Mengenang Jaksa Agung R. Soeprapto
Jaksa Agung Soeprapto dikenal sebagai sosok yang memiliki kewibawaan besar dan gigih dalam mempertahankan hukum dan setiap undang-undang yang berlaku. Hal tersebut dicatat oleh sejarah melalui saksi-saksi hidup yang mengenal Soeprapto.
Dikutip dari kompas.com, Prof Seno Adjie, mantan Menteri Kehakiman era Soeharto yang pernah mendampingi Soeprapto mengisahkan bahwa Soeprapto tidak gentar mempertaruhkan nyawanya demi penegakkan hukum.
Suatu ketika, seorang jaksa menindak teman seorang Panglima atas dugaan kasus penyelundupan. Karena tak suka temannya ditindak, si Panglima tersebut mengeluarkan surat perintah untuk menahan si jaksa.
Mengetahui hal itu, Soeprapto menyambut Mayor yang ditugaskan melaksakan perintah tersebut. Soeprapto menaruh pistol di atas meja, dan mempersilakan sang Mayor untuk menahan si jaksa, dengan syarat harus melangkahi mayatnya terlebih dahulu.
Si Mayor pun merasa bingung dengan kenekatan Soeprapto. Ia pun terpaksa mundur teratur dan kembali pulang. Menurut Prof Seno Adjie, kejadian semacam itu terjadi berkali-kali.
Bahkan, ia sering bersitegang dengan pemerintah akibat kegigihannya dalam menentang dan memberantas semua penghambat terlaksananya ketertiban hukum dan undang-undang.
Dikutip dari historia.id, Prof. Dr. Andi Hamzah, mantan juniornya Soeprapto, juga memberikan kesaksian atas keteguhan sikap Soeprapto. Kesaksian ini, disampaikan Andi Hamzah dalam seminar Pengusulan Jaksa Agung R. Soeprapto sebagai Pahlawan Nasional pada 17 Maret 2021 lalu.
Menurutnya, Soeprapto pernah berdebat sengit dengan Perdana Menteri Ali Sastroamidjojo perihal kasus dugaan korupsi yang menyandung Menteri Luar Negeri Roeslan Abdulgani pada 1956.
Ali meminta Soeprapto mndeponir atau membatalkan kasus Roeslan. Ali berpendapat dakwaan terhadap Roeslan tidak bisa dilanjutkan meski Roeslan diberatkan oleh tiga orang saksi, tapi ada tiga saksi lain yang meringankan Roeslan.
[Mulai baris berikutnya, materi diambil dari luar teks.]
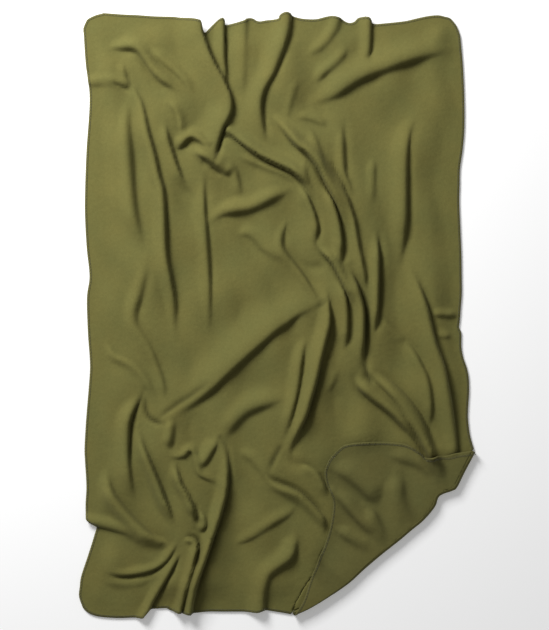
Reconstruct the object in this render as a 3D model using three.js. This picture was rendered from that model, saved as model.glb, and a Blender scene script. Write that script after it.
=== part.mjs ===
// Camp blanket: one fleece panel with an overlocked rim, lying wrinkled on the ground,
// with its lower right corner turned back over the top.
// The cloth is split at the turned-back fold, so that the corner can be opened about it.
// Millimetres, +Z up, seen from above with the blanket's head end towards +Y.
import * as THREE from 'three';

// ---------- driving dimensions ----------
const spreadWidth = 1135;         // the wrinkled blanket from left to right
const spreadLength = 1735;        // and from foot to head
const fleeceThickness = 3;
const rimWidth = 8;               // depth of cloth that the overlock stitch takes in
const threadThickness = 0.8;
const needleLineWidth = 1.2;
const clearance = 0.4;            // between thread and cloth
const seamGap = 1.5;              // between the panel and the turned corner at the fold
const cornerReachUp = 475;        // the fold's upper end, above the foot edge
const cornerReachAcross = 519;    // the fold's lower end, in from the right edge
const foldLowerRise = 9;          // and above the foot edge's lowest point
const rollRadius = 11;            // outside radius of the cloth where it turns over
const flapSettle = 130;           // the corner comes down to flapRest within this distance
const headCornerInset = 22;       // middle of each rounded corner, in from the spread's edges
const headRightInset = 58;
const headRightDrop = 31;
const footCornerInset = 11;
const footCornerRise = 29;
const flapCornerBack = 411;       // turned corner's tip: back from the fold's upper end
const flapCornerDrop = 12;        // and below it
const flapClear = 36;             // cloth lies flat this far around the turned corner
const flapFade = 40;              // and the wrinkles rise again within this further distance
const foldScale = 1;              // height of all the wrinkles

// The turned corner's underside lies above the ground by the panel, its own threads and their gaps.
const flapRest = fleeceThickness + threadThickness + 3 * clearance;

// ---------- mesh steps ----------
const acrossSteps = 24;
const rightSteps = 24;
const foldSteps = 18;
const alongSteps = rightSteps + foldSteps;
const flapRows = 5;
const rollAngles = [15, 50, 90, 130, 160, 180];

// ---------- colours ----------
const olive = { color: 0x7a7544, roughness: 0.95, metalness: 0 };
const darkOlive = { color: 0x5f5e38, roughness: 0.8, metalness: 0 };

// ---------- wavy edges: [share of the way along, bulge outwards in mm] ----------
const leftWaves = [
  [0.02, 11], [0.054, 5], [0.14, -38], [0.158, -7], [0.25, -3], [0.32, -6], [0.415, -16],
  [0.527, -6], [0.564, -13], [0.665, 1], [0.778, -2], [0.867, -10], [0.926, 2], [0.985, 9],
];
const headWaves = [
  [0.025, 15], [0.048, 21], [0.139, 16], [0.233, 12], [0.307, -3], [0.319, -33], [0.352, -1],
  [0.37, 6], [0.376, -11], [0.423, 1], [0.442, 10], [0.471, 1], [0.518, 7], [0.537, 26],
  [0.584, 10], [0.622, 9], [0.665, 18], [0.714, -1], [0.746, 15], [0.776, -2], [0.841, 2],
  [0.898, 13], [0.954, 23], [0.988, 14],
];
const rightWaves = [
  [0.02, 11], [0.053, 15], [0.126, 18], [0.216, 15], [0.297, 5], [0.378, -8], [0.501, -12],
  [0.631, -17], [0.708, -29], [0.753, -25], [0.827, -8], [0.9, -14], [0.957, -12],
];
const foldWaves = [
  [0.086, 22], [0.152, 40], [0.229, 25], [0.345, 46], [0.472, 43], [0.657, 37],
  [0.838, 29], [0.928, 17],
];
const footWaves = [
  [0.028, -2], [0.152, -11], [0.185, -5], [0.326, -2], [0.474, 5], [0.557, 2], [0.602, -7],
  [0.684, -2], [0.714, 18], [0.772, 24], [0.871, 26], [0.954, 20],
];
const flapLeftWaves = [
  [0.098, -16], [0.222, -22], [0.346, -28], [0.461, -39], [0.572, -42], [0.701, -37],
  [0.771, -24], [0.827, -4], [0.897, 9], [0.964, 6],
];
const flapTopWaves = [
  [0.061, 23], [0.11, 33], [0.207, 36], [0.353, 36], [0.474, 31], [0.572, 17],
  [0.669, -13], [0.754, -9], [0.876, -5],
];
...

Jadi kasusnya seimbang.
Namun, Soeprapto menolak mentah-mentah argumen itu. Kasus hukum bukanlah pertandingan sepakbola yang bisa berakhir seimbang.
Ali terus mendesak Soeprapto. Dia mengatakan penuntutan terhadap seorang menteri dari partai besar bisa menyebabkan gejolak pemerintah.Soeprapto membalas, urusan gejolak dan pergolakan daerah adalah tanggungjawab pemerintah, tidak ada sangkutannya dengan kasus Roeslan.
Dalam pertemuan itu, tidak ada kesepakatan antara Ali dan Soeprapto. Karena bosan didesakan terus oleh Ali, Soeprapto akhirnya berkata kepada Ali. “Saya berada di bidang judicial service, bukan civil service,” tegas Soeprapto. Dia keluar ruangan sembari membanting pintu.
Soeprapto memegang teguh independensi lembaga dan profesinya sesuai undang-undang saat itu. Karena itu, dia menolak segala bentuk intervensi dari lembaga eksekutif. (MG-02).